[START OF DATA FOR THIS TASK]

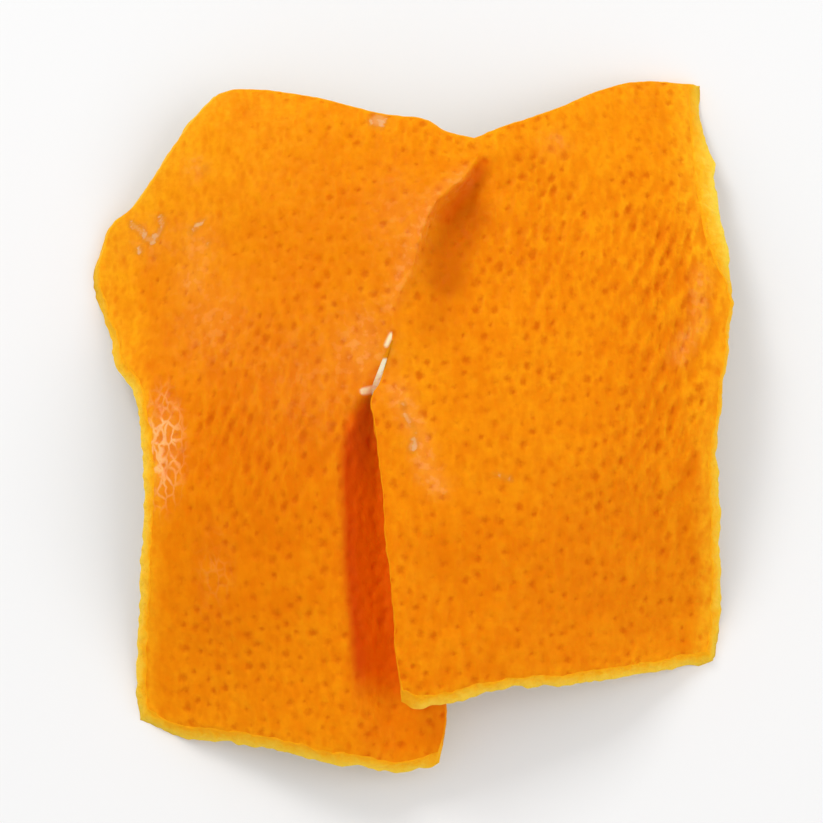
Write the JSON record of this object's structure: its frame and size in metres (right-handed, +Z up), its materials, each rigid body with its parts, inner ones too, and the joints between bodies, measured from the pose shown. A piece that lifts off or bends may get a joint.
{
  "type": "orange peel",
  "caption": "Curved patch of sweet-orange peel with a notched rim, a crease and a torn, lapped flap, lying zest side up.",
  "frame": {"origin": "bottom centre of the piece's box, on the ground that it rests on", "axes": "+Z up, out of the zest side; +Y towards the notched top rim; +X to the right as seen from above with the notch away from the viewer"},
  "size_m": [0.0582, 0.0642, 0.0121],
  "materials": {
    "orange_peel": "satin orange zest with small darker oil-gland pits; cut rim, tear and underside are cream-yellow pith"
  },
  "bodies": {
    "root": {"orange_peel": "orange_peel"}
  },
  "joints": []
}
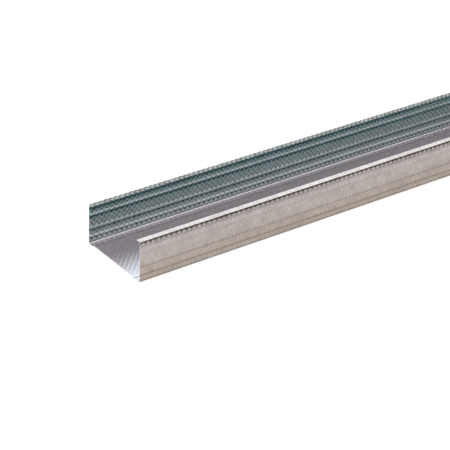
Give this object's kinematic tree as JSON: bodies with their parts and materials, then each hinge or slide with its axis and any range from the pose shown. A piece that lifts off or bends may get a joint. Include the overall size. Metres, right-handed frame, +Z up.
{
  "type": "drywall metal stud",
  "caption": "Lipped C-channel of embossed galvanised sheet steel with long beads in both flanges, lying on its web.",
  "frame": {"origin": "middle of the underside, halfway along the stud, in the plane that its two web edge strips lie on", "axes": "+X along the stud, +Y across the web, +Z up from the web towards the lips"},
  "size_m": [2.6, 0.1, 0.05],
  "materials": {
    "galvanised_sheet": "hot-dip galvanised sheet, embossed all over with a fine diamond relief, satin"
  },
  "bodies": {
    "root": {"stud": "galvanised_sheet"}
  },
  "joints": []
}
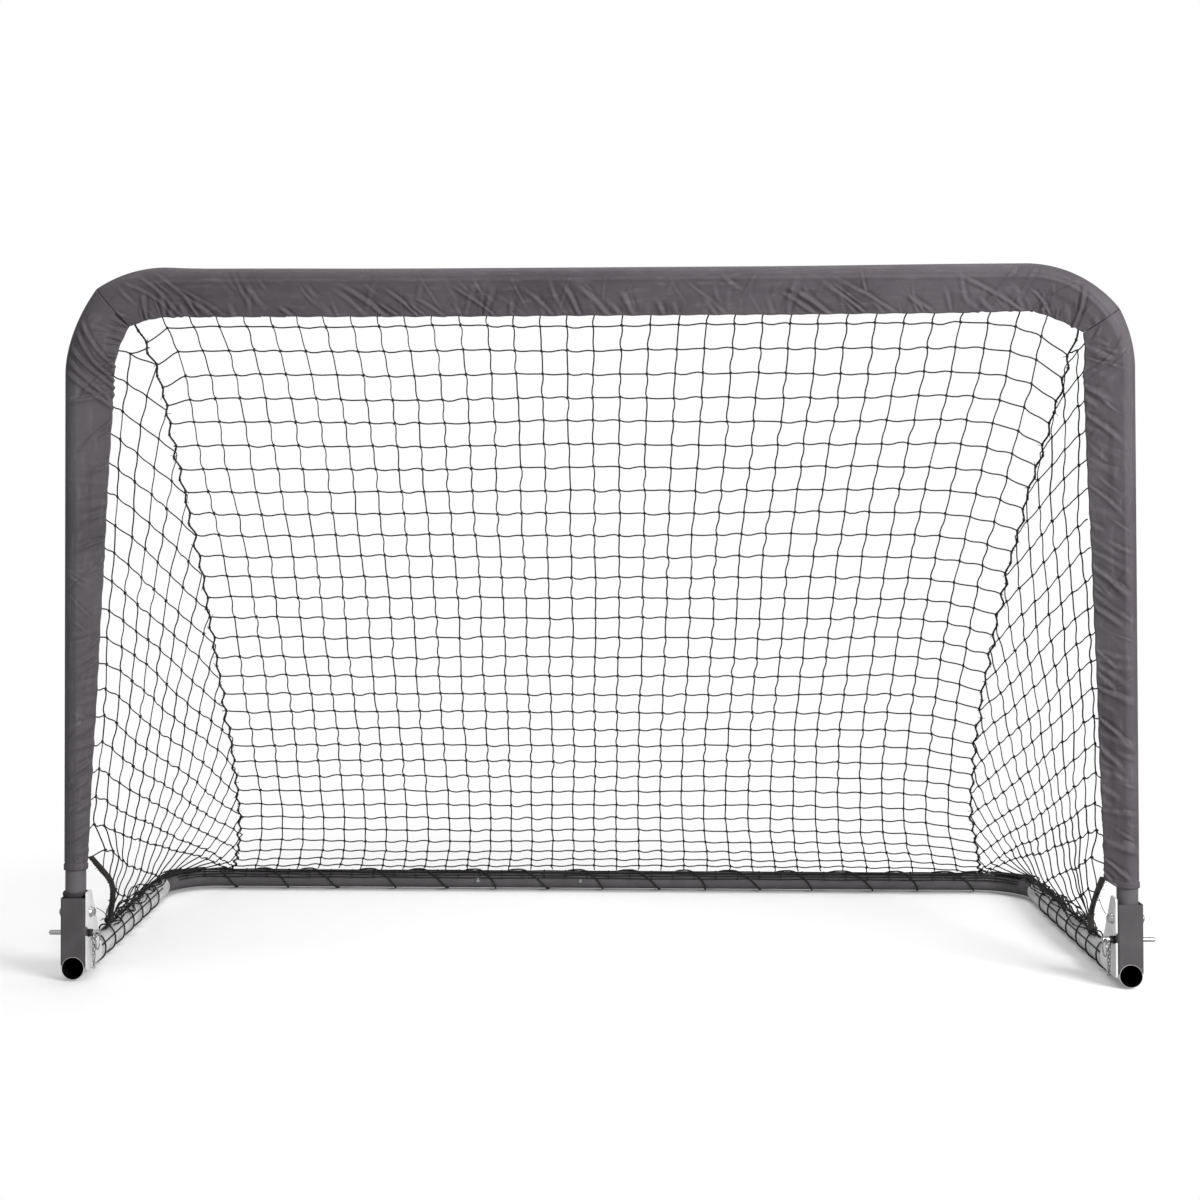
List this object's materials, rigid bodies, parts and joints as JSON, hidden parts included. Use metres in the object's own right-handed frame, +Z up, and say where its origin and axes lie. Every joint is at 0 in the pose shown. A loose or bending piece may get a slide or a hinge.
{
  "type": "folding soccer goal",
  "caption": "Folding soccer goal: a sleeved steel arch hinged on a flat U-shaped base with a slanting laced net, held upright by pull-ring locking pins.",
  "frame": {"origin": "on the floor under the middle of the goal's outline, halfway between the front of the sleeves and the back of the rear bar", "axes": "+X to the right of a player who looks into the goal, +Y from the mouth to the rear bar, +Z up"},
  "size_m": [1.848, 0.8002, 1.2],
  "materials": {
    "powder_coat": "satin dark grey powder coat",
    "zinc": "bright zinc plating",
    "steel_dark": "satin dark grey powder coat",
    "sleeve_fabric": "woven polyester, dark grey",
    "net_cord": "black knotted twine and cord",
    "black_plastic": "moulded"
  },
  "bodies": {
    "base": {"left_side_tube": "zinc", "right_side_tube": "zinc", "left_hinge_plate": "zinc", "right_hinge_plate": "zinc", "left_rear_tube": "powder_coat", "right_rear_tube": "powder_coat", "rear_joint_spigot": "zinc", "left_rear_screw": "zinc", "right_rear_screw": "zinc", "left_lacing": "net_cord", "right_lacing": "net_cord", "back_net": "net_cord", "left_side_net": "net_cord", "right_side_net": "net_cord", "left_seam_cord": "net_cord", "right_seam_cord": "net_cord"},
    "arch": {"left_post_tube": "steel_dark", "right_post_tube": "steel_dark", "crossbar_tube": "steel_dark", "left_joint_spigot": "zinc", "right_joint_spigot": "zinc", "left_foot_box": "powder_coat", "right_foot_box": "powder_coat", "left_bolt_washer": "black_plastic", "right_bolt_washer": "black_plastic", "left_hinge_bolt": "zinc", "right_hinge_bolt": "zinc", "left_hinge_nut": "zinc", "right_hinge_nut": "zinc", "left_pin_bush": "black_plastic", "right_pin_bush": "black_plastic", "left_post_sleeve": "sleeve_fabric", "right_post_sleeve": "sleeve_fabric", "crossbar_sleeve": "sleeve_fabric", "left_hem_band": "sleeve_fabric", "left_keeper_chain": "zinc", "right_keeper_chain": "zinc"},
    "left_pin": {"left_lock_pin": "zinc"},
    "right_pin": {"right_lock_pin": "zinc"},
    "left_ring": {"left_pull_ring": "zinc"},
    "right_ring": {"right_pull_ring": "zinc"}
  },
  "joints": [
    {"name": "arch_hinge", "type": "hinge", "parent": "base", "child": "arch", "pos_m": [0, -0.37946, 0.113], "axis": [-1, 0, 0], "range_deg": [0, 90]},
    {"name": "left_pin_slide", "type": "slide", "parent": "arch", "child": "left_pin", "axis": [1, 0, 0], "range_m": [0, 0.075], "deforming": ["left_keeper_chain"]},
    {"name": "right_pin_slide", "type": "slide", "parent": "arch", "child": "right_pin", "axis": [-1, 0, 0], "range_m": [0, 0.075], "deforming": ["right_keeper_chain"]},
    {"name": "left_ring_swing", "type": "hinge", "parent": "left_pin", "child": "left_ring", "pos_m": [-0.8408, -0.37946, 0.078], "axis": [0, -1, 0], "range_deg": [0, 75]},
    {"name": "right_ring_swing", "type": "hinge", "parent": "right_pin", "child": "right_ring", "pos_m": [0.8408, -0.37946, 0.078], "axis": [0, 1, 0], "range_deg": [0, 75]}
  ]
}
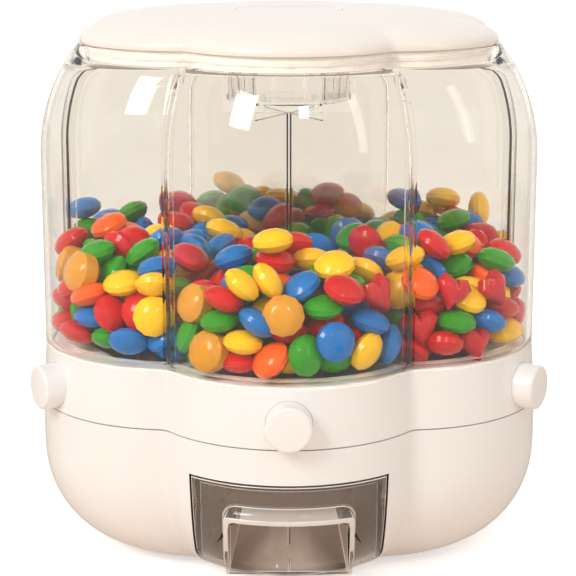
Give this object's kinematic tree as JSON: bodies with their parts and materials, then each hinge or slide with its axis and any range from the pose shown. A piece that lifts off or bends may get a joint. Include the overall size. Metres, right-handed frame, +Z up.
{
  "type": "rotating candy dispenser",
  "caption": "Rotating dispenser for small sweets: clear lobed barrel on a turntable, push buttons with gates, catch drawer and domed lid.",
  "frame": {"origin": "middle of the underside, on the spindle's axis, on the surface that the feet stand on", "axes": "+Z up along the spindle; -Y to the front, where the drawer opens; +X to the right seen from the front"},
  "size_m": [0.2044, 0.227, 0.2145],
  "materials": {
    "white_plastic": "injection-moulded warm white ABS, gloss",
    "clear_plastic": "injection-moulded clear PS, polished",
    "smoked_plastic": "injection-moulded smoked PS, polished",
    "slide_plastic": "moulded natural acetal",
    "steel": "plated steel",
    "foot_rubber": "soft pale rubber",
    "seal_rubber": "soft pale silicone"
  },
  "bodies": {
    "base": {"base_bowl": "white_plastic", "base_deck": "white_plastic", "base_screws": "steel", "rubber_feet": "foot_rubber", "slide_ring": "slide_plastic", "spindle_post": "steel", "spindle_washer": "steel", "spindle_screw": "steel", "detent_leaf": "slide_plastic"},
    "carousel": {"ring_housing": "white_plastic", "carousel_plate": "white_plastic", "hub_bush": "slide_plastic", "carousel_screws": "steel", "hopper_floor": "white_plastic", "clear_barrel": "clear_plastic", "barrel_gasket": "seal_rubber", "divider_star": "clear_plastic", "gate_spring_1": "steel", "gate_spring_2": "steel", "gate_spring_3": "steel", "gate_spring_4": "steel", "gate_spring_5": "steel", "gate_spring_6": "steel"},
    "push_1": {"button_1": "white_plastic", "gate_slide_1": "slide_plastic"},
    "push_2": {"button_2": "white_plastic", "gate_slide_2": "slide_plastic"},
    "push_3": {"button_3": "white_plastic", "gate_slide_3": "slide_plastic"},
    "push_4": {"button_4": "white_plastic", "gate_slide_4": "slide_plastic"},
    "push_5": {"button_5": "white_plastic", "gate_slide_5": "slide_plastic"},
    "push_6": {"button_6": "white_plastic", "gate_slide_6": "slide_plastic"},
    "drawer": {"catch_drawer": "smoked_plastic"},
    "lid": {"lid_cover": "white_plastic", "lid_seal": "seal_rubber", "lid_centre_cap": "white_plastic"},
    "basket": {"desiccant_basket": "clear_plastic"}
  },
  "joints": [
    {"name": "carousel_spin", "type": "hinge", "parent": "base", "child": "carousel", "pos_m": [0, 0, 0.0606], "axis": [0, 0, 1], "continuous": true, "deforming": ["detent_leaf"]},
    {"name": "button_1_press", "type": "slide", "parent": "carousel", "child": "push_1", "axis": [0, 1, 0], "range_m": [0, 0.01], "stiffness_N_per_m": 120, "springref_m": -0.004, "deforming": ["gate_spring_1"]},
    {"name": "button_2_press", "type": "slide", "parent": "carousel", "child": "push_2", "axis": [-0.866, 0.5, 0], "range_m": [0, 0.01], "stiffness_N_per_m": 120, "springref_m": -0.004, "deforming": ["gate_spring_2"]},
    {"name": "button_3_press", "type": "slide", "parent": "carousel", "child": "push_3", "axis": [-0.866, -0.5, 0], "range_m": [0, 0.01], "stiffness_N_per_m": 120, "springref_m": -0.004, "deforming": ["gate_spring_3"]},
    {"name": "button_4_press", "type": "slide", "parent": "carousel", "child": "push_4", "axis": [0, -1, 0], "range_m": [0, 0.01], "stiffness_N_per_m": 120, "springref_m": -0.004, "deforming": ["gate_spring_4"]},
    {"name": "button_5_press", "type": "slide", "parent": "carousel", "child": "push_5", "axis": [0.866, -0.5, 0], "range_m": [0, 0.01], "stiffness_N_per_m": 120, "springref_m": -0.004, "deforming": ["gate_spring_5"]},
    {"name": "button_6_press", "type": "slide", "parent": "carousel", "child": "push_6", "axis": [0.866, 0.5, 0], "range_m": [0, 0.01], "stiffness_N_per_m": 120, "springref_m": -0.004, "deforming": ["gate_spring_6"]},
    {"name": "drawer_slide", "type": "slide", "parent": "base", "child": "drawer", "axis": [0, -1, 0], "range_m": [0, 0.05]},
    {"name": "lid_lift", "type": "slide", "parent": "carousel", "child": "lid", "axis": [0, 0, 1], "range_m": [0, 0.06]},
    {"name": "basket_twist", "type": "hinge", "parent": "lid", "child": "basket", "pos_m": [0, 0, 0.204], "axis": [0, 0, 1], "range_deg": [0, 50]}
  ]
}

[END OF DATA FOR THIS TASK]

■ TASK
Copy every line of the listing that includes the string "with".

■ SOLUTION TO THIS PROBLEM
Write the JSON record of this object's structure: its frame and size in metres (right-handed, +Z up), its materials, each rigid body with its parts, inner ones too, and the joints between bodies, measured from the pose shown. A piece that lifts off or bends may get a joint.
  "caption": "Curved patch of sweet-orange peel with a notched rim, a crease and a torn, lapped flap, lying zest side up.",
  "frame": {"origin": "bottom centre of the piece's box, on the ground that it rests on", "axes": "+Z up, out of the zest side; +Y towards the notched top rim; +X to the right as seen from above with the notch away from the viewer"},
    "orange_peel": "satin orange zest with small darker oil-gland pits; cut rim, tear and underside are cream-yellow pith"
Give this object's kinematic tree as JSON: bodies with their parts and materials, then each hinge or slide with its axis and any range from the pose shown. A piece that lifts off or bends may get a joint. Include the overall size. Metres, right-handed frame, +Z up.
  "caption": "Lipped C-channel of embossed galvanised sheet steel with long beads in both flanges, lying on its web.",
    "galvanised_sheet": "hot-dip galvanised sheet, embossed all over with a fine diamond relief, satin"
  "caption": "Folding soccer goal: a sleeved steel arch hinged on a flat U-shaped base with a slanting laced net, held upright by pull-ring locking pins.",
Give this object's kinematic tree as JSON: bodies with their parts and materials, then each hinge or slide with its axis and any range from the pose shown. A piece that lifts off or bends may get a joint. Include the overall size. Metres, right-handed frame, +Z up.
  "caption": "Rotating dispenser for small sweets: clear lobed barrel on a turntable, push buttons with gates, catch drawer and domed lid.",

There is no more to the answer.